Focus your energies on lower-key neighbourhoods that are less likely to be overrun. That means swerving the Louvre and Tour Eiffel to hone in on Canal Saint-Martin for cafes and boutiques, Oberkampf for nightlife, Bois de Boulogne for park walks and picnics or SoPi for trendy restaurants. Shop in Saint-Germain-des-Prés rather than Champs-Élysée and see impressionist art at Musée de l’Orangerie, not oversubscribed Musée d’Orsay.

Fastest travel time: 2 hours 16 minutes direct

Eat: Cheese souffle and crêpes Suzette at recently refurbished Maxim’s (restaurant-maxims.com), an opulent Belle Époque bistro and see-and-be-seen nightlife spot.

Stay: Elegant Left Bank grande dame Hotel Lutetia (hotellutetia.com, from £1,789), an art deco masterpiece with modern balconied rooms overlooking Saint-Germain-des-Prés and – in some cases – the Eiffel Tower.

Edinburgh, UK

It’s not abroad, but Edinburgh is easy to reach on the train (Kate Bielinski / Unsplash)
It’s not abroad, but Edinburgh is easy to reach on the train (Kate Bielinski / Unsplash)

OK, so it’s not technically abroad.

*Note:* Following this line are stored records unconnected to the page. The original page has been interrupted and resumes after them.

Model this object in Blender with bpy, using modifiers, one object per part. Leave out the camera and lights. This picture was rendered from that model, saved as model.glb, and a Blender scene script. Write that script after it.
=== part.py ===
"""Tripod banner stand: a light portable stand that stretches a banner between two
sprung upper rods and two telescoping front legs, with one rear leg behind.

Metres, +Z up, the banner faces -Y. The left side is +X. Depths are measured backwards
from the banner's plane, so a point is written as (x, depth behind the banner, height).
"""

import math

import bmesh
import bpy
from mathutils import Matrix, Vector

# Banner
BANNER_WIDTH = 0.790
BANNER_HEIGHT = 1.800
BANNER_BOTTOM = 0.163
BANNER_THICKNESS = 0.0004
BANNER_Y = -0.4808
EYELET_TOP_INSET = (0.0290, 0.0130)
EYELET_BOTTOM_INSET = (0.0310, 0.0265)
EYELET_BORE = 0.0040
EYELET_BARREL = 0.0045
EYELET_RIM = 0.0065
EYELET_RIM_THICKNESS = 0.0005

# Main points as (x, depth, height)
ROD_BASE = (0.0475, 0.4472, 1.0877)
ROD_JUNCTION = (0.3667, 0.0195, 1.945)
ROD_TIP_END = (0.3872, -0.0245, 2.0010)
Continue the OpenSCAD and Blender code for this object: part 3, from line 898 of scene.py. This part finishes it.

But in summertime the Scottish capital has enough star quality to convince you to linger in the UK. In the four hours, 15 minutes that it takes you to traverse the 534km between the Big Smoke and Edinburgh, you’ll pass beautiful architecture in York and Durham, wild coast and field upon field of fluffy sheep. On arrival, you can tuck into all of the city’s delights, from whisky drams at Johnnie Walker Princes Street to hikes up Arthur’s Seat and tours of Edinburgh Castle. Visit in August, and you’ll have the buzz of the Fringe Festival, International Festival and epic Military Tattoo to keep you busy, too.

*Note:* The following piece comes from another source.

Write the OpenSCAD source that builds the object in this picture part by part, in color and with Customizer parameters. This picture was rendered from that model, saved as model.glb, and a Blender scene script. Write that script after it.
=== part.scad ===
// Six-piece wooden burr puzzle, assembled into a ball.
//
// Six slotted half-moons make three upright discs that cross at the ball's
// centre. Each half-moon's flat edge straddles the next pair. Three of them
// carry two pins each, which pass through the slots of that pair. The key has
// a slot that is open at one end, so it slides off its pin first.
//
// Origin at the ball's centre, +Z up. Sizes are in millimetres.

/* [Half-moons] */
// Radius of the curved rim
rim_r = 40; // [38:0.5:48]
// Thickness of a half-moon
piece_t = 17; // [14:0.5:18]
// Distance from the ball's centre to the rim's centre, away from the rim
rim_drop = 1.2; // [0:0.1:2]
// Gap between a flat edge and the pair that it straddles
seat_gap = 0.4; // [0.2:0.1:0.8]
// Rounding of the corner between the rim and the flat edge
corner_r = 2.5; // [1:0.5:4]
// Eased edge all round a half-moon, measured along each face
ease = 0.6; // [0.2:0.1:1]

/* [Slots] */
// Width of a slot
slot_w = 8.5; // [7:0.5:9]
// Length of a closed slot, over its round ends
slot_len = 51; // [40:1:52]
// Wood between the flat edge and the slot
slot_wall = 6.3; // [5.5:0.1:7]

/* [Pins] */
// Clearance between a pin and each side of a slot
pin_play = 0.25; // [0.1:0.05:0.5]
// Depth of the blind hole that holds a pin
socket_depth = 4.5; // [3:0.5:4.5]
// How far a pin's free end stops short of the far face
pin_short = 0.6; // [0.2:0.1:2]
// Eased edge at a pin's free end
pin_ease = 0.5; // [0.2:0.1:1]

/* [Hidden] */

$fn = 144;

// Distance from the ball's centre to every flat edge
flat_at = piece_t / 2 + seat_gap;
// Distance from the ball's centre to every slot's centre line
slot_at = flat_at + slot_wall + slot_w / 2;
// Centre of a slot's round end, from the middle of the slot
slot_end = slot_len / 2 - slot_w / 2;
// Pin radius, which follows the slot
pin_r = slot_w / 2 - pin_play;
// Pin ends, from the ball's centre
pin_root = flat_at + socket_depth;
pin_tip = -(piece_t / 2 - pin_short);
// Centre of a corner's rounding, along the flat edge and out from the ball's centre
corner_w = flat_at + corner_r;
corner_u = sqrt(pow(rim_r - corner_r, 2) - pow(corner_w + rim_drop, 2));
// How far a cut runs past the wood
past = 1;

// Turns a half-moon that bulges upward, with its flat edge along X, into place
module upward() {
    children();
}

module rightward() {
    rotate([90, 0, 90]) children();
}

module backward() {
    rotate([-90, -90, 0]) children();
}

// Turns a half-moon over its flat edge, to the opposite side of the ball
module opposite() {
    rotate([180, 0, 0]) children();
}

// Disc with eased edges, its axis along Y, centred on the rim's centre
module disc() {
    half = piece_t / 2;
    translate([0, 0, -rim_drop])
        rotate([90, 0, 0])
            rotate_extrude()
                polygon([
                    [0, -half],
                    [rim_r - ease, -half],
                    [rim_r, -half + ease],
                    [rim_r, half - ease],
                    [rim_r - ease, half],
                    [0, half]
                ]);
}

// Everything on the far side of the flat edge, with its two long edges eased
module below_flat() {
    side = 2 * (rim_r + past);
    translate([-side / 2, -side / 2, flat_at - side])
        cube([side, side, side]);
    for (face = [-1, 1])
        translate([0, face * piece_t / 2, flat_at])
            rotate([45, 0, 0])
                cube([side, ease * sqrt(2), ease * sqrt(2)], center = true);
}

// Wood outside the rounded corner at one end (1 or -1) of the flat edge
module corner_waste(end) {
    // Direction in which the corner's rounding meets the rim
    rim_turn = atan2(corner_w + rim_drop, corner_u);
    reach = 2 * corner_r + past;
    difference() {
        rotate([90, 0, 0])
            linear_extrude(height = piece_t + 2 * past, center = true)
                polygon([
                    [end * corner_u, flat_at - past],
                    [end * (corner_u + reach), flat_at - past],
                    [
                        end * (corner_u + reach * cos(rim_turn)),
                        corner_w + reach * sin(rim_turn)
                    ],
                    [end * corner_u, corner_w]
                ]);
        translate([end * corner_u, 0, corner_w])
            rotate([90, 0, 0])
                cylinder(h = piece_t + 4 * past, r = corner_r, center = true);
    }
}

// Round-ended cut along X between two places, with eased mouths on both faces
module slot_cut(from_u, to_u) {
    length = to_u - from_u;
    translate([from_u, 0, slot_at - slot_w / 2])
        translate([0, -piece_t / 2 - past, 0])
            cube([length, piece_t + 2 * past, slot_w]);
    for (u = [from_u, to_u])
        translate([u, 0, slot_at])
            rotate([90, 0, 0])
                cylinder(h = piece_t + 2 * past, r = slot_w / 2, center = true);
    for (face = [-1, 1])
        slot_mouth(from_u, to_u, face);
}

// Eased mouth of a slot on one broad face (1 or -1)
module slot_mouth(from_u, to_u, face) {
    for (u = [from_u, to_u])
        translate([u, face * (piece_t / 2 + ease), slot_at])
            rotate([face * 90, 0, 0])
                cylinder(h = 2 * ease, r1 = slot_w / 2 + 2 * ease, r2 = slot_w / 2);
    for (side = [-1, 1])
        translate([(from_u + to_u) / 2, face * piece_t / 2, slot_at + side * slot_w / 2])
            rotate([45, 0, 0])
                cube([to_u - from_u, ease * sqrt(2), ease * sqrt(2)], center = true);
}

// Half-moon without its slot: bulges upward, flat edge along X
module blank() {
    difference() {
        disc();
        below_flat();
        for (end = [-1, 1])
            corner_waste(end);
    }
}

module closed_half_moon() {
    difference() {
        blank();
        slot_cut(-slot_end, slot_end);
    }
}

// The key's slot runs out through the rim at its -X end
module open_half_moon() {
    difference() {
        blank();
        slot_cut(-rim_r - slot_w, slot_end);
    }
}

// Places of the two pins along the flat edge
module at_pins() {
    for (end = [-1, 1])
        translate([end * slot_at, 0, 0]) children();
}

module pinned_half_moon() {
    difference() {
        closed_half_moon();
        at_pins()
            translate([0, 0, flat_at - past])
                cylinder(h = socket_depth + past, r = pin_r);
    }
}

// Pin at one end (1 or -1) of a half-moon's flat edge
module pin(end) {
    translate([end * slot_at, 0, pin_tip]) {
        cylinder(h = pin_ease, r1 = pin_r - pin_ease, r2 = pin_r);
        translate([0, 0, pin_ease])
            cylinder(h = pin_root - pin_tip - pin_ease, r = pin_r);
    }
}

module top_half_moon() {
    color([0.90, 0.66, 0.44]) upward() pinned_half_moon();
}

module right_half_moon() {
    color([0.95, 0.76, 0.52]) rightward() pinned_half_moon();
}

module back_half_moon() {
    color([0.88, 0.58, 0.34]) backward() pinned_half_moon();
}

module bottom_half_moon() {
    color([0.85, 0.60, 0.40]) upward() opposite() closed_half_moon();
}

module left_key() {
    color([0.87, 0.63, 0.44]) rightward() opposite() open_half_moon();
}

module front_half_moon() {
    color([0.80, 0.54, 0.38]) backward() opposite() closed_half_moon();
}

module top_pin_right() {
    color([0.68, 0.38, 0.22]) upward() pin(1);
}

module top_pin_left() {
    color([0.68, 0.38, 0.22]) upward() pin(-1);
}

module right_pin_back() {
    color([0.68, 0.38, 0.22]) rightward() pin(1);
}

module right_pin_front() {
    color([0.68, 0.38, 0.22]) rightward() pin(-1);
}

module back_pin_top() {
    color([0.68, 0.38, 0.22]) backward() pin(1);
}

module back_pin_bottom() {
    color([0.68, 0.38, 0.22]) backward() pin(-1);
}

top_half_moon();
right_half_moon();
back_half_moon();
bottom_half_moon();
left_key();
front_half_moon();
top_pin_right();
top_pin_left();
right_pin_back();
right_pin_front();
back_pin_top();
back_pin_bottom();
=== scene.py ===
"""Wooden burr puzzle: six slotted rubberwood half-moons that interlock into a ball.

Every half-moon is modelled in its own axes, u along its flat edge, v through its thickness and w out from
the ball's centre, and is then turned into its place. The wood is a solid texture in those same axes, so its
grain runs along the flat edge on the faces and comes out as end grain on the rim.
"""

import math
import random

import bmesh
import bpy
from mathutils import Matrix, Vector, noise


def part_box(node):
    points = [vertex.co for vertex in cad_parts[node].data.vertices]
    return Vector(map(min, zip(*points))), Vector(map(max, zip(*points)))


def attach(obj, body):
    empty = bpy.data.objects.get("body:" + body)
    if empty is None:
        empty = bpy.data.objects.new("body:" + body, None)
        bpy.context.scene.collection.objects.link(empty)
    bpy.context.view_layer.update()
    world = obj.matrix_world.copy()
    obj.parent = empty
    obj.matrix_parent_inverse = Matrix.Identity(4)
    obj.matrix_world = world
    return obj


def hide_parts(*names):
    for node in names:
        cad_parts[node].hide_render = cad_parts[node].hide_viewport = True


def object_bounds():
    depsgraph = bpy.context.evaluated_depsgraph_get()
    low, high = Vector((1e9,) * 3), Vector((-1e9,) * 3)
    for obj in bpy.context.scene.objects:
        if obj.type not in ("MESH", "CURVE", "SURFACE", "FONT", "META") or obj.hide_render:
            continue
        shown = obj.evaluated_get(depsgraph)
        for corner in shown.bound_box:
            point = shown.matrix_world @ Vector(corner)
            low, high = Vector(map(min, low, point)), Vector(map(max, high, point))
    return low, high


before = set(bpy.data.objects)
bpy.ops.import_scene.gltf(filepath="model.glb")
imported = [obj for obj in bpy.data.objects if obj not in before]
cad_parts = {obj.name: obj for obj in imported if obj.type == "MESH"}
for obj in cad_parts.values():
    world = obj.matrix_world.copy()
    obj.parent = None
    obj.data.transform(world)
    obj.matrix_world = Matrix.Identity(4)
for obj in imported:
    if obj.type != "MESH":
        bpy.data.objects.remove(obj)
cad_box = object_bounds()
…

Fastest travel time: 4 hours, 15 minutes

Eat: Heron (heron.scot) in waterside Leith serves Scottish produce with globe-trotting touches – think Orkney scallop with hazelnut and caviar or Arbroath smokie with caper and egg.

Stay: Go full Scottish with a stay at Gleneagles Townhouse (gleneagles.com, from £330), featuring cool floral-print rooms and a wellness space offering 40 complimentary classes.